• Requirements
Pull out every line below holding the word "this".
::::
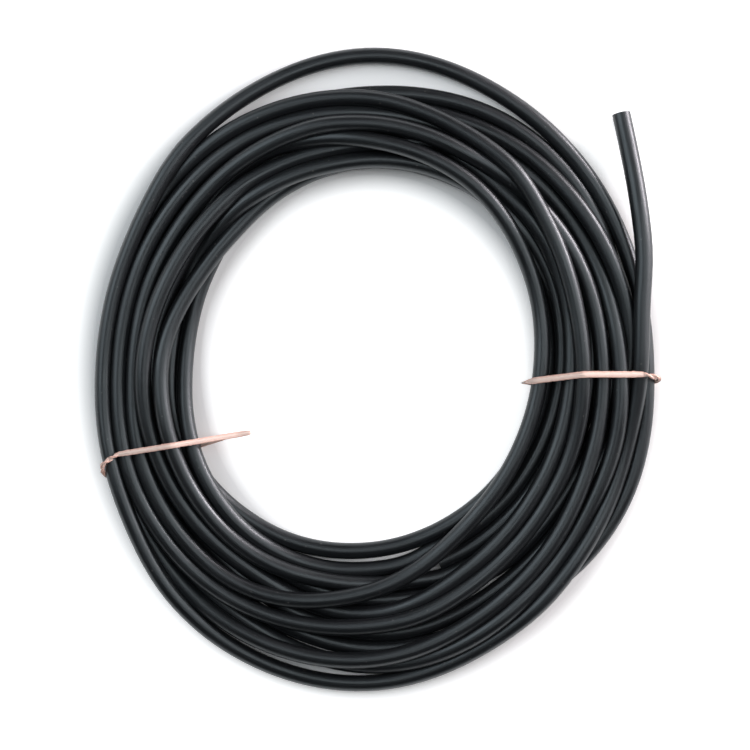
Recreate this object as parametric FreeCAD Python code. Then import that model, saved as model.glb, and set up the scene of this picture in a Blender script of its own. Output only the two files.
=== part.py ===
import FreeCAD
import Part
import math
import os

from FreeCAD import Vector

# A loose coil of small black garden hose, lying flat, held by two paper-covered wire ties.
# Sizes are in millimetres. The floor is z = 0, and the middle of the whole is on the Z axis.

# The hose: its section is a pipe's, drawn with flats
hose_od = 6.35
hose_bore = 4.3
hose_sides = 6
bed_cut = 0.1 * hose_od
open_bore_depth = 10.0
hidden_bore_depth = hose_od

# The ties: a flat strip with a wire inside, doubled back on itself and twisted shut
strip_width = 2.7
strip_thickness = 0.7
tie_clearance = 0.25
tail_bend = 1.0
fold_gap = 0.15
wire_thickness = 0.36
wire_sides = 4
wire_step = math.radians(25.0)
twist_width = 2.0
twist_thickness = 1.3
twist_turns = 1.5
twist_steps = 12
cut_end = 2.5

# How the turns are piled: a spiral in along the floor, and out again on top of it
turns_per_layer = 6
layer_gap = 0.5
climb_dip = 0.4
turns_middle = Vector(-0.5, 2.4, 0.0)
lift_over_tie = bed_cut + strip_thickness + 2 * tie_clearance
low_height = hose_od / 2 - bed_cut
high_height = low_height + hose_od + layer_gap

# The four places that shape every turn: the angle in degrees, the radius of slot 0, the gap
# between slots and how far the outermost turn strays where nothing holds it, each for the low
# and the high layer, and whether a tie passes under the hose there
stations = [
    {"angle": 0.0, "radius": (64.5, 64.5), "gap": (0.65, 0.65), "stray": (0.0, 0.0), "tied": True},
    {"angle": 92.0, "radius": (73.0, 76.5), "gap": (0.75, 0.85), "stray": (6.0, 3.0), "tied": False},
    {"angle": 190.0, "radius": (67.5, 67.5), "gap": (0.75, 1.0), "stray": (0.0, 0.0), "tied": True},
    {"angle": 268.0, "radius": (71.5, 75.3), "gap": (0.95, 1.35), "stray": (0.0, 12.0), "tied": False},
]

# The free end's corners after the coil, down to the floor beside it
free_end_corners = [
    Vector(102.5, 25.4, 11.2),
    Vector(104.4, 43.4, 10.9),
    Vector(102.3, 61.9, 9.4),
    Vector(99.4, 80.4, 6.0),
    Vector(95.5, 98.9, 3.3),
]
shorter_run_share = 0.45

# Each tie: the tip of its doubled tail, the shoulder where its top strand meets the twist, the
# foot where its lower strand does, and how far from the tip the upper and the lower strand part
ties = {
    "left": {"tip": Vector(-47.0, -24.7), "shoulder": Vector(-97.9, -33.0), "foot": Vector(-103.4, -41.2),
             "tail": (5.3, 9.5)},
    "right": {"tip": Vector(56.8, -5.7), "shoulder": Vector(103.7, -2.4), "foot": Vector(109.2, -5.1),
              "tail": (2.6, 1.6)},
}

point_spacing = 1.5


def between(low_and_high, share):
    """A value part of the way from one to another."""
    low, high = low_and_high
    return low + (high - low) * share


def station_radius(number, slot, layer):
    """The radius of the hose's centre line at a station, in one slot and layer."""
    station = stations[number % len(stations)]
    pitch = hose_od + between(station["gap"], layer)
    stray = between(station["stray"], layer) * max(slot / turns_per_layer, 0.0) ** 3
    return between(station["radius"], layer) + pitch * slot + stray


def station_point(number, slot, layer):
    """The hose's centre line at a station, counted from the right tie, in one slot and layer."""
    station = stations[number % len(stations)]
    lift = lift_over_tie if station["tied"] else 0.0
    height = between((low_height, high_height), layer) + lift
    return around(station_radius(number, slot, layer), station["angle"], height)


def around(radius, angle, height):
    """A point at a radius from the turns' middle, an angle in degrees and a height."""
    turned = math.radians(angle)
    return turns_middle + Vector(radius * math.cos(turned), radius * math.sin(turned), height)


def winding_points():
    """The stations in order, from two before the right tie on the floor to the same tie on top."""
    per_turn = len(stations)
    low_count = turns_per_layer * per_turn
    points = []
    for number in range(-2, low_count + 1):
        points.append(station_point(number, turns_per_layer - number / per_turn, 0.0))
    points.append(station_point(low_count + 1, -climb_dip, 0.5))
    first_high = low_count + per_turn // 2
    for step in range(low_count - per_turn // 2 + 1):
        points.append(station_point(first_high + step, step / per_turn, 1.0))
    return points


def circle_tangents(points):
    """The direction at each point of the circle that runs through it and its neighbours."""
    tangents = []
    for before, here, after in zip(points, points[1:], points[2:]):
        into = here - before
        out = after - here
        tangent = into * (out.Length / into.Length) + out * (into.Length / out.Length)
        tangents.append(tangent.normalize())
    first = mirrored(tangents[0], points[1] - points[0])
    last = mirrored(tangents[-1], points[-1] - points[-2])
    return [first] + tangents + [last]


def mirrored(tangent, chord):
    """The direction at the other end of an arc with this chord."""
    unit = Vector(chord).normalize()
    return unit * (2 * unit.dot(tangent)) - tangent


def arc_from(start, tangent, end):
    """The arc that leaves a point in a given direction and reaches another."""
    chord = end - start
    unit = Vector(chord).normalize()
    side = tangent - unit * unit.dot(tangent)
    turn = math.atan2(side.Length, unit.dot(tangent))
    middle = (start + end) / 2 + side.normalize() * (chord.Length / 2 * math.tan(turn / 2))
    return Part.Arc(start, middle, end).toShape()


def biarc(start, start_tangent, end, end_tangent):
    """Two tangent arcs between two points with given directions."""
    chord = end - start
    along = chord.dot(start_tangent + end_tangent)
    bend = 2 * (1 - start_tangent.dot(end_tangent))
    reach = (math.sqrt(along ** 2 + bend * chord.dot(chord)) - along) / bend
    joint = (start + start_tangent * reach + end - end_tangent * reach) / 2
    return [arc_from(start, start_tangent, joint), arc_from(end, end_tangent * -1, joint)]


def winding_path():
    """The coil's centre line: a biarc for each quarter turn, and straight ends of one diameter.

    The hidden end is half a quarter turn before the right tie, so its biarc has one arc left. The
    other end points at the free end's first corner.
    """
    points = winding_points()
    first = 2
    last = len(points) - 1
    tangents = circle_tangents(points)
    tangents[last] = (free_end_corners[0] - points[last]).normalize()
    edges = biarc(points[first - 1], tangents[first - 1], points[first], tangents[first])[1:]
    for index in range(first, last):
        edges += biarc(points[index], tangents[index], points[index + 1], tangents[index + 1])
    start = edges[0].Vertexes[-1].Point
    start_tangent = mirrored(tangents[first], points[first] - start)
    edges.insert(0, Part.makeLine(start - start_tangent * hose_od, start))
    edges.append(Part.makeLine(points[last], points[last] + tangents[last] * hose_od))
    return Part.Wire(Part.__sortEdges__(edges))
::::
• Written response
Recreate this object as parametric FreeCAD Python code. Then import that model, saved as model.glb, and set up the scene of this picture in a Blender script of its own. Output only the two files.
    """The direction at the other end of an arc with this chord."""